各界の一言居士のみなさんに、日本を、企業を、そして我々ビジネスマンを“よく”するために、
“最近アタマにきていること”を、リレーで綴っていただくコーナーです。
第40回のゲストは、黒崎輝男(くろさき てるお)さん

流石創造集団株式会社CEO
1949年東京生まれ。早稲田大学理工学部応用物理学科卒業。
「IDEE」ファウンダー。“生活の探求”をテーマに幅広くビジネスを展開。2005年流石創造集団株式会社を設立。廃校となった中学校校舎を再生した『世田谷ものづくり学校(IID)』内に、新しい学びの場『スクーリング・パッド』を設立。2009年自由に教え自由に学ぶ「自由大学」を開校。独自の視点で活動を行いデザインの枠を越えた世界観で”場”の状況を数多くプロデュースし続けている。社団法人北陸古民家再生機構、国際連合大学文化顧問などを努める。
best or worst

「もし一軒でも、ものすごく美味しくてユニークなレストランと本屋とファーマーズマーケットがあったら、その廻りには才能溢れる人が集ってきて、その界隈にはクリエイティブな状況ができ、新しい会社が集ってくる」という法則があるという。

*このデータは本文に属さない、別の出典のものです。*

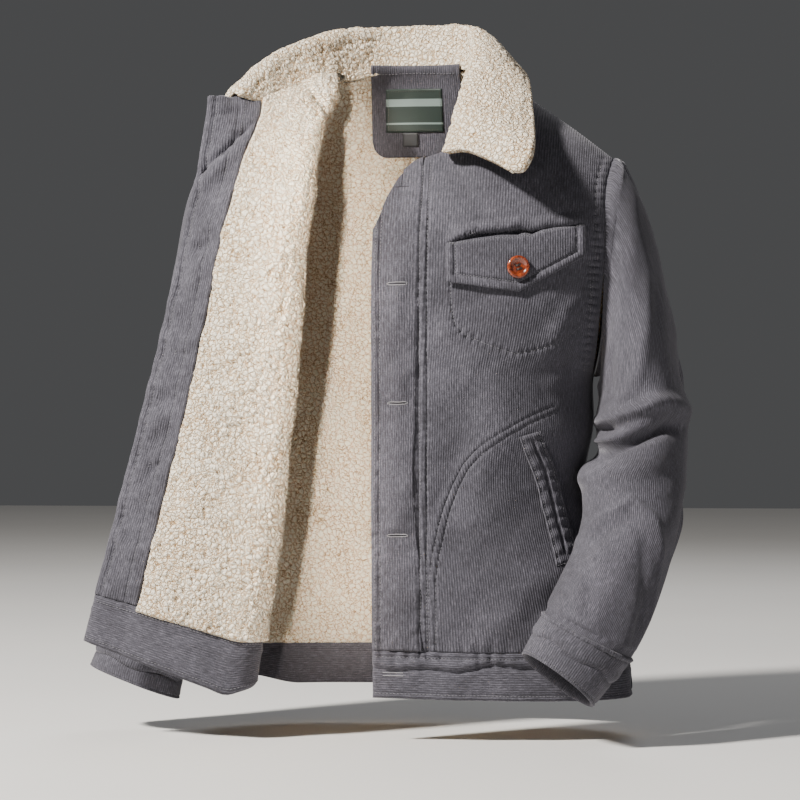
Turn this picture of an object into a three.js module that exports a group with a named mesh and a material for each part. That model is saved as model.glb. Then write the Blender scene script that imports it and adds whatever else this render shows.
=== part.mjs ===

たとえば、クリエイティブな都市というと、真っ先にシリコンバレーが思い浮かぶ。
実際、シリコンバレーのあるサンフランシスコのバークレイ界隈には、ユニークでかつ美味しい食事ができる場所や素敵な古本屋、ファーマーズマーケットが揃っており、才能あふれる人がスタンフォード大学に集まり、世界のイノベーションをけん引する企業の多くが、社屋を構えている。

そんな背景もあって、先日、自由大学で行っている創造的都市論という講座で、『BestのレストランとWorstのレストランをあげて、どんな要素が有るかあげて下さい』という課題を出した。

ところが、なかなか面白い答えが出てこない。

自由大学に来ている若者は、企業で活躍している人たちだ。
どうしたら良い結果がでて、どうしたら成功が得られ、何が成功かということを知るために来ている。
そのため、どんなレストランが良くて、どうすれば美味しくなるか、ということは考えられるのだが、Worstについてはあまり考えたことがないようであった。

そこで、ひとまずBestについて考えるのは止めて、Worstとは一体何か? 何を持って最低と思うのか?について考えることとした。
まずは一般的にWorst なレストラン、例えば、生ゴミがいっぱい、サービス最悪、ゴキブリがいっぱい、など、最悪のレストランの例を挙げ、次にその最低さを生かしながら、レストランを成立させることを考える。という風に持って行った。

ここでボクがヤバいなと思ったのは、みんな最悪さのスケールがおとなしく、クリエイティブじゃあないということ。
天才はどこか狂気と変態的なものがあるものだけど、皆、おとなしくて、この期に及んでもどうすれば正解が得られるかを追いかけているのだ。
言ってみれば、遊び心がないのだ。

話は少し飛ぶが、ブラジルにはファベラといわれるスラム街がある。
まるでゴミの山のような貧民窟には沢山の人が集まっていて、そこにはカフェもあり、拾ってきたものをスープにしたりして、コミュニティーが出来ている。親を失った子供や貧乏な人達がたくましく暮らしている。独自のルールで平和が保たれていて、みんなで助け合い生活している。
日本の若者にBest&Worstを考えさせたときに、例えばこんな世界があるということなどは思いもしないで、自分たちの世界観だけでしか考えられない。
そのことが僕にとっては物足りない。きっとタフでたくましい若者もいっぱい居るはずだけど、日本の社会は彼等には正解を与えない。

最近サンフランシスコ界隈には、Facebookの株の上場により何千という若者の億万長者が生まれるようだ。
創業した若者は、始めは金儲けのことなど考えずに、「面白いから」という理由でやり始めたことが社会に影響力を持ち会社として成功した。
きっとそうした若者は、「最悪のレストランもどうしたら楽しむことができるか?」といった問いについて考えることに慣れていることだろう。
それに比べて日本の若者たちが、安全に、確実に成功することに慣れすぎている情況に腹が立つ。

そういえば、パリにファベラシック、というレストランクラブがかっこいいなと思った。貧民街にある最高にお洒落なレストランをイメージして作ってある。ウエイターは踊りながら料理を運んで来る。サービスなんか最低だけど、みんな笑っている。